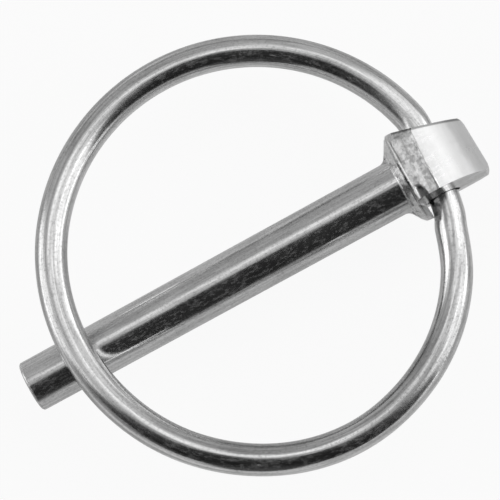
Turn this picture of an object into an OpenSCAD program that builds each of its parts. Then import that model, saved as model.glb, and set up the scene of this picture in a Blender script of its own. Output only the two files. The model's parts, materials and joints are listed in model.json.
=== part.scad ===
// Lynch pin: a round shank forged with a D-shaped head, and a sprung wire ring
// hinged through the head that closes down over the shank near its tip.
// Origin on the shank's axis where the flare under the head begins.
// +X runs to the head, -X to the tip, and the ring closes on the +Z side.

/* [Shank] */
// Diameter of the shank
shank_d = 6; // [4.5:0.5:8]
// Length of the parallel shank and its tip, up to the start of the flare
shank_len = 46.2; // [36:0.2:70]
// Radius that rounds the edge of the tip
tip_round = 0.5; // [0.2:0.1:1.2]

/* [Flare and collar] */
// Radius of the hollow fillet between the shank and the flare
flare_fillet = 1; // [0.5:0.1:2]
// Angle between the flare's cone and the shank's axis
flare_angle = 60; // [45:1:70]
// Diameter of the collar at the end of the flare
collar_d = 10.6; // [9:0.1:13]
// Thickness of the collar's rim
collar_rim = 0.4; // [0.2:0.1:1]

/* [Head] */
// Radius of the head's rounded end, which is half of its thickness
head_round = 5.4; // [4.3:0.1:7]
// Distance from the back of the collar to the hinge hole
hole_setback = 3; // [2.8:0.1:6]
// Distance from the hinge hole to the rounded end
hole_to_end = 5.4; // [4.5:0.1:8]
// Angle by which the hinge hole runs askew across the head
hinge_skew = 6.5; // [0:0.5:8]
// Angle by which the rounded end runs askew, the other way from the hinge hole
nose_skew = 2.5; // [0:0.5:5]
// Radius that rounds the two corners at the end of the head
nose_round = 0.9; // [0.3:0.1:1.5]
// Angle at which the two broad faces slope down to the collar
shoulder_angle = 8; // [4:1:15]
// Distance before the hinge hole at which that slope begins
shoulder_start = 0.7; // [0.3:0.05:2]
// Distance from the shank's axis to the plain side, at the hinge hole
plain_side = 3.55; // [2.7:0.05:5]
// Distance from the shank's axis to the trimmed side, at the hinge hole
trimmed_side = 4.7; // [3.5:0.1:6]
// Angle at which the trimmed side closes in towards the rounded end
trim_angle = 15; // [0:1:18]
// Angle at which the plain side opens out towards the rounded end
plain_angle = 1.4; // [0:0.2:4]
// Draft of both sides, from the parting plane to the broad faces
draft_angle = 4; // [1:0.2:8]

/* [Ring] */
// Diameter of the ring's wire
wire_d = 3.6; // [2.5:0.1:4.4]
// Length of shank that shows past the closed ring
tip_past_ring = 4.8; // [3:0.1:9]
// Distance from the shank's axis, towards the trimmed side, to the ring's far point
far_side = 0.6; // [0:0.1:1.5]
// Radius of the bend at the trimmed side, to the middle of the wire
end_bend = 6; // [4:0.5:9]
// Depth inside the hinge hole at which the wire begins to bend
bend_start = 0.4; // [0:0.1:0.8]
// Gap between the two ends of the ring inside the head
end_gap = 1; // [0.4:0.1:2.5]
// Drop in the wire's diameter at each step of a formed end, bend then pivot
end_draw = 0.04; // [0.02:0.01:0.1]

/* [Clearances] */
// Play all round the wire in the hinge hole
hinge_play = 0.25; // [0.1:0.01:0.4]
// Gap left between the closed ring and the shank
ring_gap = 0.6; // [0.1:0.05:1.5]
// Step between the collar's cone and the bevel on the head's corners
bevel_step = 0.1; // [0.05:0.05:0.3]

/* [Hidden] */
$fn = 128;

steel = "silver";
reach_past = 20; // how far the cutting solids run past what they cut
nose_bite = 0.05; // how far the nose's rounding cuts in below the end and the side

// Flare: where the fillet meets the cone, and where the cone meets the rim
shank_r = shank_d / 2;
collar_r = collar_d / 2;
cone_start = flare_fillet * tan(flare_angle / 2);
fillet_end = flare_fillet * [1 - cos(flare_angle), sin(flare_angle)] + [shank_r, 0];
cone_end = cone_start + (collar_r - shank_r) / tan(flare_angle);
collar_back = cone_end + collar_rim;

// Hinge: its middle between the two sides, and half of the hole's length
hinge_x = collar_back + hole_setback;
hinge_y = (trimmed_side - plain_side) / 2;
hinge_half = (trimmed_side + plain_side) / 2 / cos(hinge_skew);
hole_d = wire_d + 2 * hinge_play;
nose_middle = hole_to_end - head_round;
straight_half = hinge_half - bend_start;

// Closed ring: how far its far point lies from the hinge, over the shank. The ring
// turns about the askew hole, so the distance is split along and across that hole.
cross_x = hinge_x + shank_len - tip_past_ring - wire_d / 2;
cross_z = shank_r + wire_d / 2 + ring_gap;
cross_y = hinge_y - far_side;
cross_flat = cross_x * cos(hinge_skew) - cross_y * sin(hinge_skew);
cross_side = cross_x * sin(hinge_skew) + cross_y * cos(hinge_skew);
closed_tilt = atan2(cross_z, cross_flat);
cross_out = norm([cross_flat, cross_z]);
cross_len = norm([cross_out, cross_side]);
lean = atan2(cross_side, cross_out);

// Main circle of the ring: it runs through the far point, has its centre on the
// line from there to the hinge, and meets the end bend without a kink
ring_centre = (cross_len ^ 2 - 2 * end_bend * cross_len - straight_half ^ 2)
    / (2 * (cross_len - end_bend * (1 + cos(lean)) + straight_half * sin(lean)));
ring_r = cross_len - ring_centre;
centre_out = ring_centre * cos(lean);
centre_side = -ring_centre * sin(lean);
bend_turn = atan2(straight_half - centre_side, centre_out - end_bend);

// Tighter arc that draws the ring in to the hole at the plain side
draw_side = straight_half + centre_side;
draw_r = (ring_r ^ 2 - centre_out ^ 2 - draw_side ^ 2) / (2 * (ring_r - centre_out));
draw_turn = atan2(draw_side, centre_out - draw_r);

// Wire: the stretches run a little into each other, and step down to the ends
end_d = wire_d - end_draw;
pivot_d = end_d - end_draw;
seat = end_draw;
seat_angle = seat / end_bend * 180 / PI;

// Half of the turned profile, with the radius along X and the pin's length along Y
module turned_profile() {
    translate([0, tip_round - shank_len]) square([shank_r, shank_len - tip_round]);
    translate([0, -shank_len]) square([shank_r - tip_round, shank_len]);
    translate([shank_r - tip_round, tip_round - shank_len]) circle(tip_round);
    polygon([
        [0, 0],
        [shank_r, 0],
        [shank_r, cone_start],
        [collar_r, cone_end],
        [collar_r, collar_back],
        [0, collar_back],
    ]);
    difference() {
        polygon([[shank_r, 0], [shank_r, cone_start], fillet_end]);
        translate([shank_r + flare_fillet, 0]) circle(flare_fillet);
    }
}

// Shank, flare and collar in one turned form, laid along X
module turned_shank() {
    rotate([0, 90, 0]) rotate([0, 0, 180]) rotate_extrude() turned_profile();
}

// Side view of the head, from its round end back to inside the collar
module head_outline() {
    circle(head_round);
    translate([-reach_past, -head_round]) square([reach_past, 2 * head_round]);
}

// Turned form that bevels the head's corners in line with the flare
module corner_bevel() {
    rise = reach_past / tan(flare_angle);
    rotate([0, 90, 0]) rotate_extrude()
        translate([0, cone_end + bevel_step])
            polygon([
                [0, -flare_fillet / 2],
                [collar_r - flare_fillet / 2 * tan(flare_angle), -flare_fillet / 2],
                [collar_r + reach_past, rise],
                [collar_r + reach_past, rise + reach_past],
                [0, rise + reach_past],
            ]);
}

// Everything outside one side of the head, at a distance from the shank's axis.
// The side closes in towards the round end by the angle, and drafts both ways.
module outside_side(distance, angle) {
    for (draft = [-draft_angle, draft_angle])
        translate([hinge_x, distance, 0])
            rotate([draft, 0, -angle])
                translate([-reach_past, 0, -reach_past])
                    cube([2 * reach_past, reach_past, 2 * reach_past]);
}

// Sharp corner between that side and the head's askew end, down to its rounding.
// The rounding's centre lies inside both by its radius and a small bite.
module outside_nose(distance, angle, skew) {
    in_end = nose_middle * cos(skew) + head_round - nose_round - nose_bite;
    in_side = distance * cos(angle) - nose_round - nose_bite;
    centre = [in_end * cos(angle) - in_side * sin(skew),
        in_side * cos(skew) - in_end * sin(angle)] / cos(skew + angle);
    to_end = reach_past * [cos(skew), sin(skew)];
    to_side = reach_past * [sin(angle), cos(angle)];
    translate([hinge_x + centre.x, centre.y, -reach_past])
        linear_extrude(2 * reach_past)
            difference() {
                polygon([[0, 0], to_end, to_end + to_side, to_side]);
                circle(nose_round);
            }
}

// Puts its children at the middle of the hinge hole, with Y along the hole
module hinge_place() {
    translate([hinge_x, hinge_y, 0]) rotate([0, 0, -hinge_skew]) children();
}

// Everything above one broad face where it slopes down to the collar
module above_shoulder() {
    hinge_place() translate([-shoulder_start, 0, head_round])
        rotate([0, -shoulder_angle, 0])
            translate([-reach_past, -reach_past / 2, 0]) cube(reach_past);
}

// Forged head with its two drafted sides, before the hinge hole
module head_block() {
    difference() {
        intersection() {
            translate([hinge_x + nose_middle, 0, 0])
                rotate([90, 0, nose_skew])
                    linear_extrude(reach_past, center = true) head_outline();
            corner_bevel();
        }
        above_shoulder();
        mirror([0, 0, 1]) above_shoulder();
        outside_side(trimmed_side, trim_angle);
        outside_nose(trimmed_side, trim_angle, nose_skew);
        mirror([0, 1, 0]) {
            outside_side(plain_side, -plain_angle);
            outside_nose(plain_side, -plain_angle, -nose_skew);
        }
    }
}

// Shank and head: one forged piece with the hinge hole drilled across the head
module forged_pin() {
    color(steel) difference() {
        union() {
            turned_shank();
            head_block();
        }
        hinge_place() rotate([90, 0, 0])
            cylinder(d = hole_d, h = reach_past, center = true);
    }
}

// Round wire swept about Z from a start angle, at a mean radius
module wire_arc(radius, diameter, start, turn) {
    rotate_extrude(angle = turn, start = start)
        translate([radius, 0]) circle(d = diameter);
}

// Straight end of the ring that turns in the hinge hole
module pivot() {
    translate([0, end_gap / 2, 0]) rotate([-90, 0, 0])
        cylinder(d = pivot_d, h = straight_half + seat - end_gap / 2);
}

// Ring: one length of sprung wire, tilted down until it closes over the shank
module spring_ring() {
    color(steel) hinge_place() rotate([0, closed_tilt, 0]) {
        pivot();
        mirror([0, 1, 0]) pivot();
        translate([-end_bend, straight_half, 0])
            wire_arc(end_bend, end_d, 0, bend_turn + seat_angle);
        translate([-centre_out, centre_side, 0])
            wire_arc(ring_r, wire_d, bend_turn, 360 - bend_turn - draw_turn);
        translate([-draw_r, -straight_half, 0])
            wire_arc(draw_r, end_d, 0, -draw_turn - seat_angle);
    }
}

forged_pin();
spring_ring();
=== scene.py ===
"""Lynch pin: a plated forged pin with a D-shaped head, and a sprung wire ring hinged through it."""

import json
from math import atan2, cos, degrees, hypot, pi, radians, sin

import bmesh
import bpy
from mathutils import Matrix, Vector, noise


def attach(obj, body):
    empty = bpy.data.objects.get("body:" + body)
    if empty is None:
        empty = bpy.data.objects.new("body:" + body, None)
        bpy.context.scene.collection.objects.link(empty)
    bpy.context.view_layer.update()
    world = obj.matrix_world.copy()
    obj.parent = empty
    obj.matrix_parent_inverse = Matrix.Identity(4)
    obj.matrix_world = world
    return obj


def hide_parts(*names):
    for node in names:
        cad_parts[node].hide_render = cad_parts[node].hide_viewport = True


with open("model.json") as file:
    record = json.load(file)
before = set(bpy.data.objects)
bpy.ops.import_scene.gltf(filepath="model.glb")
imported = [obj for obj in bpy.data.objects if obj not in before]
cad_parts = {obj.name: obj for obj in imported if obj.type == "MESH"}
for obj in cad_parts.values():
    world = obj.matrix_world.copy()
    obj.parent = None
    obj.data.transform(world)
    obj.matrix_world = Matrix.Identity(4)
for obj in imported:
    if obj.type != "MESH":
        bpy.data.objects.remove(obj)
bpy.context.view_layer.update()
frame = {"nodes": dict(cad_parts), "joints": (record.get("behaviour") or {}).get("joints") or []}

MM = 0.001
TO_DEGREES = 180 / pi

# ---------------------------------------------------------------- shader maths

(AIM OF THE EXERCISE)
Retype only this portion of the data above: the line containing "closes over the shank", the line containing "in imported if", and all lines between them, exactly.

(EXERCISE ANSWER)
// Ring: one length of sprung wire, tilted down until it closes over the shank
module spring_ring() {
    color(steel) hinge_place() rotate([0, closed_tilt, 0]) {
        pivot();
        mirror([0, 1, 0]) pivot();
        translate([-end_bend, straight_half, 0])
            wire_arc(end_bend, end_d, 0, bend_turn + seat_angle);
        translate([-centre_out, centre_side, 0])
            wire_arc(ring_r, wire_d, bend_turn, 360 - bend_turn - draw_turn);
        translate([-draw_r, -straight_half, 0])
            wire_arc(draw_r, end_d, 0, -draw_turn - seat_angle);
    }
}

forged_pin();
spring_ring();
=== scene.py ===
"""Lynch pin: a plated forged pin with a D-shaped head, and a sprung wire ring hinged through it."""

import json
from math import atan2, cos, degrees, hypot, pi, radians, sin

import bmesh
import bpy
from mathutils import Matrix, Vector, noise


def attach(obj, body):
    empty = bpy.data.objects.get("body:" + body)
    if empty is None:
        empty = bpy.data.objects.new("body:" + body, None)
        bpy.context.scene.collection.objects.link(empty)
    bpy.context.view_layer.update()
    world = obj.matrix_world.copy()
    obj.parent = empty
    obj.matrix_parent_inverse = Matrix.Identity(4)
    obj.matrix_world = world
    return obj


def hide_parts(*names):
    for node in names:
        cad_parts[node].hide_render = cad_parts[node].hide_viewport = True


with open("model.json") as file:
    record = json.load(file)
before = set(bpy.data.objects)
bpy.ops.import_scene.gltf(filepath="model.glb")
imported = [obj for obj in bpy.data.objects if obj not in before]
cad_parts = {obj.name: obj for obj in imported if obj.type == "MESH"}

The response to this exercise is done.